The deal would see the U.S. arm of Summit Properties acquire more than 5,000 apartments spread across over 90 buildings in Brooklyn. The transaction is valued at $451 million, and most of the apartments are rent-regulated, meaning landlords face strict limits on rent increases and maintenance obligations.
City officials said they sought to block or delay the sale because the buildings involved have a long history of poor maintenance and tenant complaints. They argued that the court should pause the process to allow the city to examine whether the buyer had the financial capacity and concrete plans to carry out long-overdue repairs in thousands of rent-regulated apartments, many of which tenants say have suffered from years of neglect.

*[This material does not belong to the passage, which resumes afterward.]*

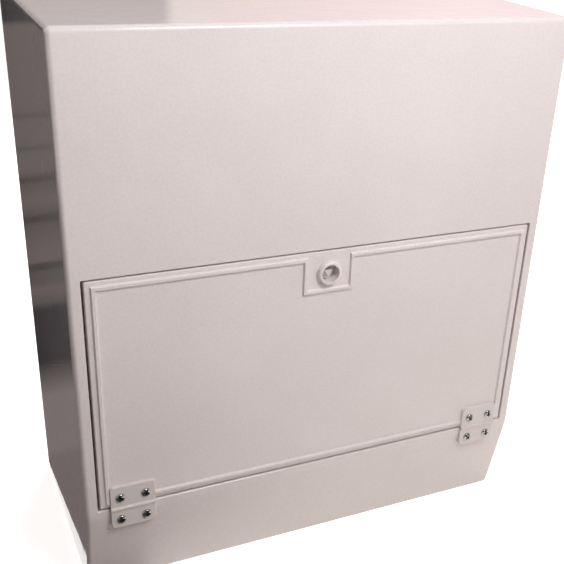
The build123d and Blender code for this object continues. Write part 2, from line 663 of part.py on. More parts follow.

For Mamdani, who took office earlier this month, the ruling is an early political setback. Protecting tenants has been one of the main promises of his campaign, including calls for a rent freeze and tougher action against landlords accused of neglect. The court case quickly became a test of how much power the new mayor has to intervene in major housing deals.
One of the buildings included in the sale is a rundown Brooklyn property that Mamdani visited on his first day in office. During that visit, he met residents and publicly promised that the city would act to protect them. The court’s decision makes clear that when properties are under federal bankruptcy supervision, the city’s ability to intervene is limited.
The buildings are currently owned by the Pinnacle Group, which filed for Chapter 11 bankruptcy protection in May 2025 after struggling with large debts. As part of that process, the properties were put up for sale. Summit emerged as the leading bidder for the portfolio.
City officials asked the court to slow down the sale, arguing that more time was needed to review Summit’s ability to repair aging buildings and protect tenants living in them. The judge rejected that request and allowed the sale process to continue. A hearing is scheduled for Thursday to decide whether to give final approval to the deal.
Summit responded by stressing its commitment to the city. Zohar Levy, chairman of the Summit Group, told The New York Times that the company is “deeply committed” to New York and is already in talks with government officials about investing in the properties and improving affordability. A company spokesperson said the buildings are old and that repairs are being carried out on an ongoing basis.
As the case moved through court, dozens of tenants protested outside Summit’s Manhattan offices. They described difficult living conditions, including pest infestations and structural problems. “We hope the judge will stop the sale,” one resident said.
The ruling highlights the challenges Mamdani faces in turning campaign promises into action. “We are examining our next steps. Our fight to protect tenants is not over,” Deputy Mayor for Housing Laila Bozorg said.
The court is expected to consider final approval of the sale later this week.